John Gibson is the Worst Goalie Remaining in the Playoffs. By Far.

Kelvin Kuo-USA TODAY Sports
Kelvin Kuo-USA TODAY Sports

John Gibson, starting goalie for the Anaheim Ducks, has somehow, by the stroke of God, managed to get his team to the Western Conference Final.

In case you haven't seen Gibson play this season, well, you haven't missed much. Actually, you haven't missed a single thing.

Why you may ask? He is THE worst goalie remaining in the NHL playoffs, and he was one of the worst during the regular season as well.

Make the argument that yes, he's young. This was his first full season for the Ducks, and his first as the majority stater. But look at his stats! He really, really struggles to keep the puck out of the back of the net. He's allowed 13 goals in his last 5 starts. 13! In Game 6 of the Ducks' series against the Edmonton Oilers, Gibson gave up 3 goals, on 6 shots, before the halfway point in the first period. He was pulled from the game by head coach Randy Carlyle just 8:25 into the game.

The Ducks went on to lose the game 7-1, but came back home and hung on to win Game 7, 2-1, and send the Oilers home disappointed.

Think Game 6 was a fluke? Nope. In Game 3 of the Western Conference Quarterfinal at Calgary, Gibson didn't make it through a period and a half, as he was pulled after 28 and a half minutes in net, allowing 4 goals on just 16 shots.

Gibson also had a terrible game in Game 5 at home against the Oilers, giving up 3 goals over the span of 10 minutes in the second period. Had it not been for a miracle (the Ducks scored 3 goals in less than three minutes with Gibson on the bench for the extra attacker to send the game to overtime).
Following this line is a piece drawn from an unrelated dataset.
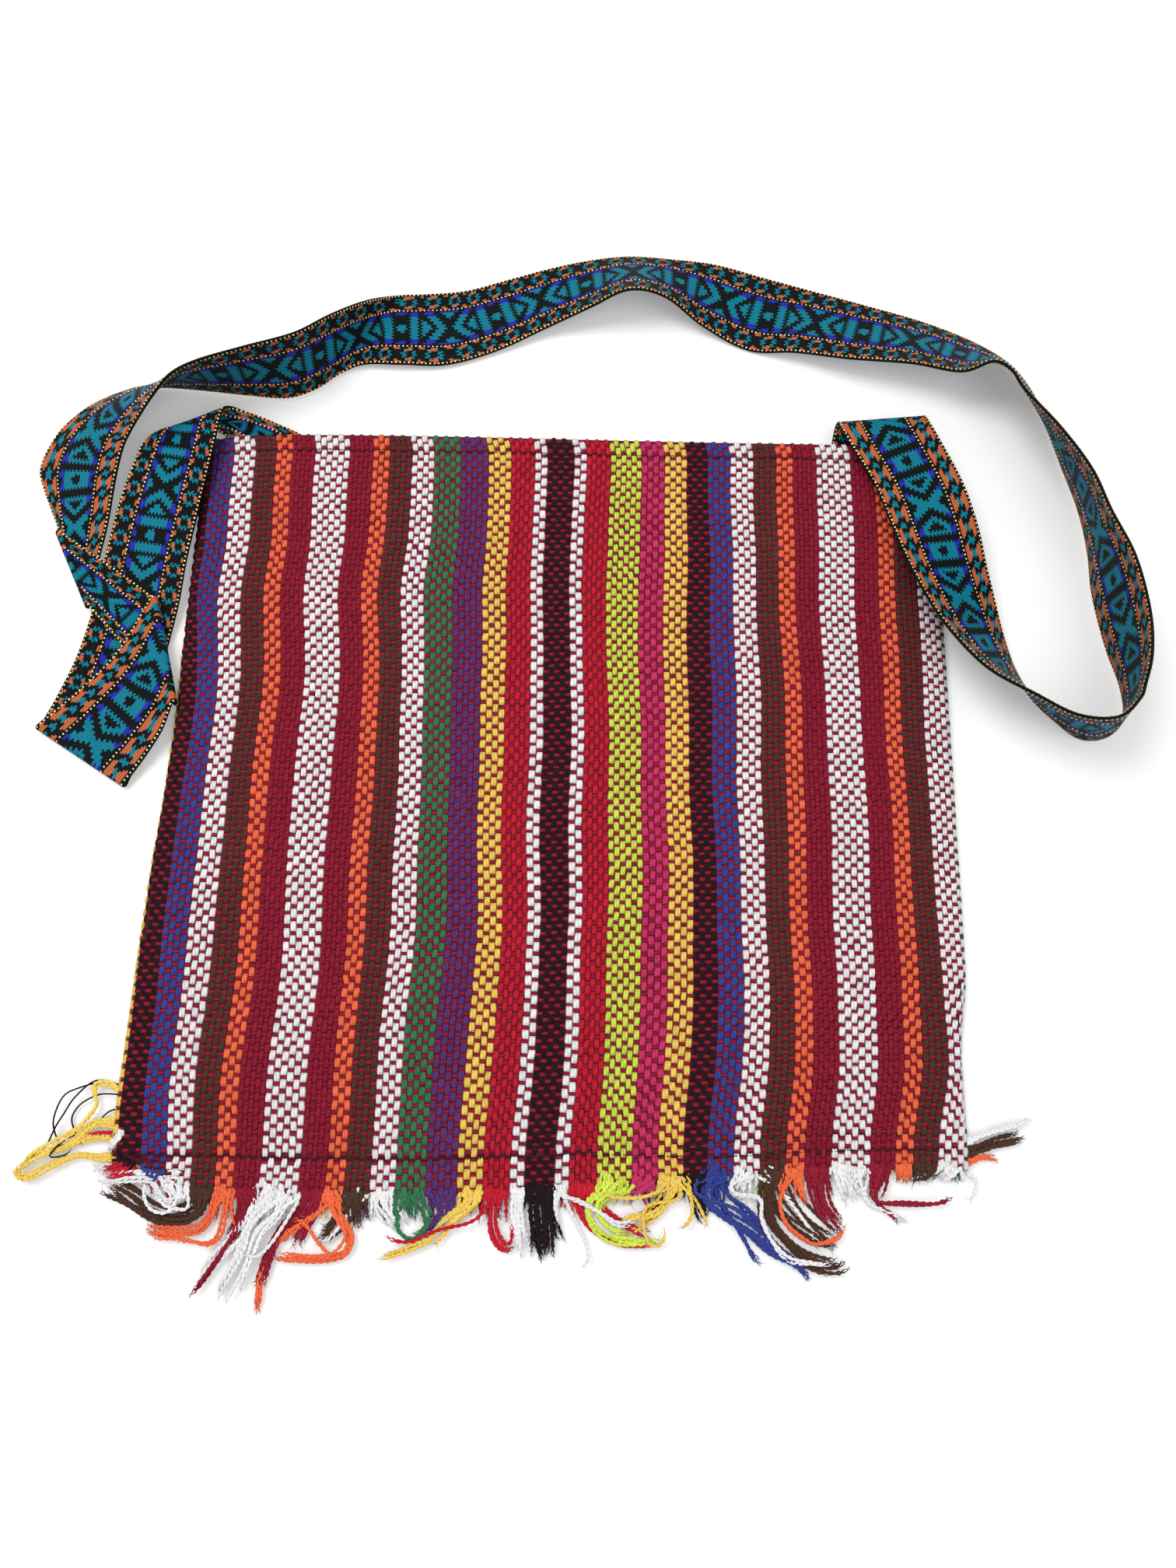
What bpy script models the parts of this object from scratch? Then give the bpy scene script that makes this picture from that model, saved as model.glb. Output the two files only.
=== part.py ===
"""Flat handwoven shoulder bag with warp stripes, a yarn fringe and a long ribbon strap.

The bag lies on its back panel. The origin is on the underside of that panel, at the
middle of the bag: +X is its right side, +Y is the mouth and +Z is up. Units are metres.
"""

import math

import bmesh
import bpy
from mathutils import Vector

MM = 0.001
GAP = 0.3 * MM

# The bag, lying flat
BAG_LEFT = -144.0 * MM
BAG_RIGHT = 145.0 * MM
MOUTH_Y = 140.0 * MM
BOTTOM_Y = -142.0 * MM
BOTTOM_RISE = 12.0 * MM
LOWER_LEFT_SPREAD = 4.5 * MM
SPREAD_START_Y = -40.0 * MM
SPREAD_REACH = 80.0 * MM
RISE_START_X = -60.0 * MM
RISE_REACH = 190.0 * MM
CORNER_LIFT = 7.0 * MM
CORNER_REACH = 24.0 * MM
CLOTH = 2.0 * MM
EDGE_HEIGHT = 2 * CLOTH + 0.4 * MM
BAG_HEIGHT = 11.6 * MM
FOLD_RADIUS = EDGE_HEIGHT / 2
POCKET_RISE = 70.0 * MM
SEAM_ABOVE_END = 11.5 * MM
POCKET_FLOOR_ABOVE_SEAM = 3.0 * MM
POCKET_SIDE_WALL = 1.2 * MM
POCKET_SIDE_TURN = 0.5 * MM
POCKET_LEAST_GAP = 0.25 * MM
HEM_DEPTH = 7.0 * MM
HEM_EXTRA = 0.5 * MM
STRIPE_GROOVE = 0.35 * MM
STITCH_GROOVE = 0.5 * MM
GROOVE_HALF_WIDTH = 2.6 * MM
SIDE_SQUARENESS = 10
CLIMB_ROUNDNESS = 0.8
WAVE_HEIGHT = 0.35 * MM
WAVE_ACROSS = 31.0 * MM
WAVE_ALONG = 47.0 * MM
LIP_DEPTH = 1.2 * MM
LIP_ROUNDING = 0.6 * MM
ARC_STEPS = 4
SHARP_ANGLE = math.radians(40)

# Where the rings of the mesh lie between the stitch lines
FRONT_ROWS_ABOVE_SEAM = (12.0 * MM, 26.0 * MM)
FRONT_ROWS_BELOW_MOUTH = (190.0 * MM, 145.0 * MM, 100.0 * MM, 60.0 * MM, 28.0 * MM)
POCKET_ROWS_BELOW_MOUTH = (150.0 * MM, 70.0 * MM)
HEM_EDGE = 1.5 * MM

# The warp stripes of the front, from the left fold to the right seam: colour and width
STRIPES = [
    ("black", 8.2), ("blue", 8.8), ("white", 8.9), ("brown", 8.5), ("orange", 6.4),
    ("maroon", 8.8), ("white", 13.3), ("maroon", 8.8), ("orange", 6.3), ("brown", 8.5),
    ("white", 8.6), ("green", 10.4), ("purple", 10.7), ("yellow", 8.8), ("red", 9.0),
    ("white", 4.8), ("black", 9.9), ("white", 4.8), ("red", 9.0), ("lime", 11.9),
    ("pink", 9.0), ("yellow", 8.8), ("black", 8.2), ("blue", 8.8), ("white", 8.9),
    ("brown", 8.5), ("orange", 6.4), ("maroon", 8.8), ("white", 13.3), ("maroon", 8.8),
    ("orange", 6.3), ("brown", 8.5), ("white", 8.6),
]

# How far each stripe's yarn ends reach past the woven end, in millimetres
TUFT_LENGTHS = [
    9, 12, 13, 14, 18, 36, 35, 39, 24, 13, 12, 16, 17, 25, 19, 24, 29, 16, 19, 25, 17, 21, 17,
    34, 25, 21, 14, 15, 8, 14, 9, 9, 10,
]
# How the ends are combed: at each x in millimetres, the sideways lean for each step down
COMB = [(-160, -0.70), (-60, -0.55), (-20, -0.30), (20, 0.0), (60, 0.10), (80, 0.60), (160, 0.45)]
COMB_CURL = 0.45
COMB_LENGTH = 38.0 * MM
TUFT_HEIGHT = 3.0 * MM
TUFT_WIDTH_SHARE = 0.78
TUFT_SIDES = 10
TUFT_RINGS = 5
TUFT_LOBES = 3
LOBE_DEPTH = 0.14
TUFT_NARROWING = 0.38
TIP_SIZE = 0.55
TIP_REACH = 0.16
SIDE_TUFT_BEND = 0.45
LEFT_TUFT_TIP = (-34.0 * MM, -20.0 * MM)
RIGHT_TUFT_TIP = (21.0 * MM, 4.0 * MM)
SIDE_TUFT_Y = -116.0 * MM
SIDE_TUFT_WIDTH = 9.0 * MM

# Sewing thread
THREAD_RADIUS = 0.3 * MM

# The ribbon strap
STRAP_THICKNESS = 1.2 * MM
STRAP_STEP = 9.0 * MM
FOLD_STEPS = 6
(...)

Look at these goals he gave up; it's like he's Swiss Cheese with a bunch of holes in his body.

Just to add icing to the cake, Gibson is tied for first with Ottawa's Craig Anderson for most goals against in the playoffs, giving up 34 goals in 13 starts. He also has the worst goals against average, giving up 2.80 goals per game. Finally, he has the second worst save percentage, and 0 shutouts in all his starts.

In case you want to read a delusion opinion on Gibson from "NHL Expert" Andrew Knoll, here it is. Headlined: "Anaheim Ducks goalie John Gibson keeps emotions -- and his opposition -- in check," clearly Mr. Knoll and I don't share the same viewpoint.

If I'm miss reading that and "keeping his opposition in check" is getting pulled from two games, and giving up 34 goals in 13 games, then, and only then, will we be on the same page.

Look for Gibson to give up at least 2 goals tonight in Game 3 in Nashville, but I'm expecting the Predators to drop 4 or 5 on him tonight.

If history holds true tonight, Gibson should be pulled out of the game by his coach midway through the second period, just like he has been before.